The real answer is to address the REER. Improving Australian competitiveness in general will repair the price signal that brings business investment to life in all sorts of expected and unexpected ways, as history has shown us. Everyone expected resource exports to benefit when the REER was repaired in the 1980s following the ’70s mining boom, but nobody reckoned on Australian business taking control of global markets for blood products, shipping pallets, shopping malls and board shorts. More to the point of today’s Pasconomic narrative, confidence and innovation will flow automatically with the return of a competitive edge, not the other way around. Of course, the notion of improving competitiveness should not be confused with some simplistic drive by corporate Australia to neuter unions and drive down wage costs.

Repairing the REER is a national interest project in which all parties must participate on the basis of mutual sacrifice and protection of the vulnerable. It requires monetary, wage, tax, productivity and competition reform.
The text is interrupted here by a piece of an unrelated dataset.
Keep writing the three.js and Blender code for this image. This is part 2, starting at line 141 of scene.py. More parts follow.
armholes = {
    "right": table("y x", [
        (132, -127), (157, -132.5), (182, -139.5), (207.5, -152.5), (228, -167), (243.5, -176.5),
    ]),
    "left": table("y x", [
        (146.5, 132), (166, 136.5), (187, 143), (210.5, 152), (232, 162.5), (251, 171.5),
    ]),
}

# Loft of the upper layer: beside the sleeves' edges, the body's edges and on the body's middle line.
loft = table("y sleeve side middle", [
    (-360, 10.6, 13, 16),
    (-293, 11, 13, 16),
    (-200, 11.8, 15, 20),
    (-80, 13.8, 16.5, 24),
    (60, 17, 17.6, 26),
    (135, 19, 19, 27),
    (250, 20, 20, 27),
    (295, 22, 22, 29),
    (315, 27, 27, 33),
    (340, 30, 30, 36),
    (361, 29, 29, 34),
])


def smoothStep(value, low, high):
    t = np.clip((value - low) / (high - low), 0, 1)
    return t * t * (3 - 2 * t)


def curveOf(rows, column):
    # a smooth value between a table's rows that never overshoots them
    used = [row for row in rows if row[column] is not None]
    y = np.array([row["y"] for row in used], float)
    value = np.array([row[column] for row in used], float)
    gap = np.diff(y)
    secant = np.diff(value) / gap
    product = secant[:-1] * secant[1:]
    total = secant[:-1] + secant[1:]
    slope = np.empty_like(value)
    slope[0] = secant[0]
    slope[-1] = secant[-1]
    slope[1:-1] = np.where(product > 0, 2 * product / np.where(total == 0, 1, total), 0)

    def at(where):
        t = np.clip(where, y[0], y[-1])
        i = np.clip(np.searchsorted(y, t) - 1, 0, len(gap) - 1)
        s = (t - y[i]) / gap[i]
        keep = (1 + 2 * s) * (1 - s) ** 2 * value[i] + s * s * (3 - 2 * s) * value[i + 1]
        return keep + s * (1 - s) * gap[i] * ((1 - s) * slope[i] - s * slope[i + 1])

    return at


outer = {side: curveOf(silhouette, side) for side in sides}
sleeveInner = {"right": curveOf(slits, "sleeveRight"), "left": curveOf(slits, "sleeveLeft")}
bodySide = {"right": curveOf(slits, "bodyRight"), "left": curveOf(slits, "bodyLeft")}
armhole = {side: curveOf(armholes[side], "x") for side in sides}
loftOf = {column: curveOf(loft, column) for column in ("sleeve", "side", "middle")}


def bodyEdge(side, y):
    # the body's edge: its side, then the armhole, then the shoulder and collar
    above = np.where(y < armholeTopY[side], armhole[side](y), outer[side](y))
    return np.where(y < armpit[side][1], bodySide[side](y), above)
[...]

Right now the RBA has done far more harm than good in cutting interest rates without using macroprudential policy to contain housing prices so that the dollar could fall, and the Abbott government has directed policy diametrically backwards in its assault upon the vulnerable and protection of rent-seeking corporate margins.

If Australia wants to remain a high-wage, high-cost economy — and it should — directing effort towards restoring innovation and sophisticated value-adding is the right thing to do, as the RBA’s Phil Lowe argues. But it can’t be done when the REER is so outrageously bloated and policy so ill-directed at protecting rent-seekers.